Samer Meshaalany, a civil engineer and organiser for a Christian-based opposition group that wants Syria out of Lebanon, says the Syrian labour phenomenon shows clearly that both countries need to rethink their ties.

"Everyone knows that there are defects in the Lebanese-Syrian relationship, and we want the best possible relations with Syria," he said.

"When it comes to the workers, we need them but we need them without them taking the place of Lebanese who would be paying taxes, and without employers whose priority should be their own country."

He laments the fact that many Lebanese, whatever their resentment of Syrian workers, would never deign to take on the jobs that may yield $15 to 25 daily -- well beyond what the average Syrian civil servant, let alone labourer, makes.
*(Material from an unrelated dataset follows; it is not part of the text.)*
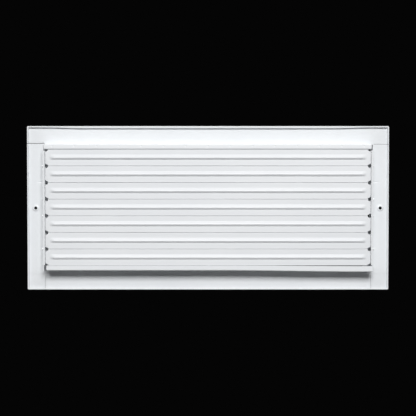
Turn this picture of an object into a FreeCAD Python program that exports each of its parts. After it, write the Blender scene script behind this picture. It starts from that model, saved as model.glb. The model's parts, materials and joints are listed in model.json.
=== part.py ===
import FreeCAD, Part
import math
import os
from FreeCAD import Vector

# Steel wall register for a 20 x 8 in duct: folded frame, seven linked shutters, fixed room-side fins.
# Millimetres. X runs along the length, Z up, -Y faces the duct, +Y faces the room.

# frame
halfLength = 279.4
halfHeight = 126.4
frameSheet = 0.8
rimDepth = 3.4
hemDepth = 2.4
neckHalf = 252.4
neckTop = 98.0
neckBottom = -96.2
neckDepth = 24.6
lowWallDepth = 24.1
topLip = 7.6
lowLip = 8.7
lowLeftEnd = 247.2
lowWallRight = 246.6
topLipEnds = (-250.6, 249.4)
sideSeam = 98.6
# wall screws
screwX = 266.7
screwHoleR = 2.4
dimpleR = 5.0
dimpleDepth = 1.2
seatDepth = 0.7
# shutters
shutterCount = 7
pitch = 25.4
shutterMid = 1.2
bladeSheet = 0.5
bladeHalf = 244.2
bladeRise = 14.0
bladeDrop = 12.1
bladeTilt = 1.85
flare = 0.1
flareRise = 2.0
beadHalf = 241.6
beadRise = 3.85
beadHeight = 2.5
beadShift = 0.65
pivotY = -18.5
faceSet = 4.8
earX = 248.0
earRise = 11.0
earReach = 9.0
earFoot = 4.5
tabCut = 3.0
# pins and link
pivotR = 2.0
runFit = 0.06
collarR = 2.9
crankArm = 8.0
crankAngle = 42.5
crankR = 1.2
linkX = 249.0
linkWidth = 5.0
linkEnd = 4.0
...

"Lebanese who own businesses, and contractors, play a big role and have a responsibility, but the Lebanese who owns a workshop and used to work with his own hands has got used to getting a Syrian to do it for him," he said.

Ghazi Ibrahim, a 28-year-old Syrian who has worked on and off in Lebanon since his military service here, agreed.

As he sat at a traffic island in central Beirut where contractors hire day labourers, nearly all of them Syrian, he cited the Lebanese unwillingness to stoop to manual labour and tough living conditions that allow him to send his earnings home.

"Everywhere that I've worked it's been the same: if there are Syrian workers, especially for the hard physical things, it gets done faster and with no hitches, which is something that they are not used to having if Lebanese are involved," he said.

"It's a question of putting up with some discomfort and inconvenience for the gain for me, but for them it's costing next to nothing and they are getting the results they want."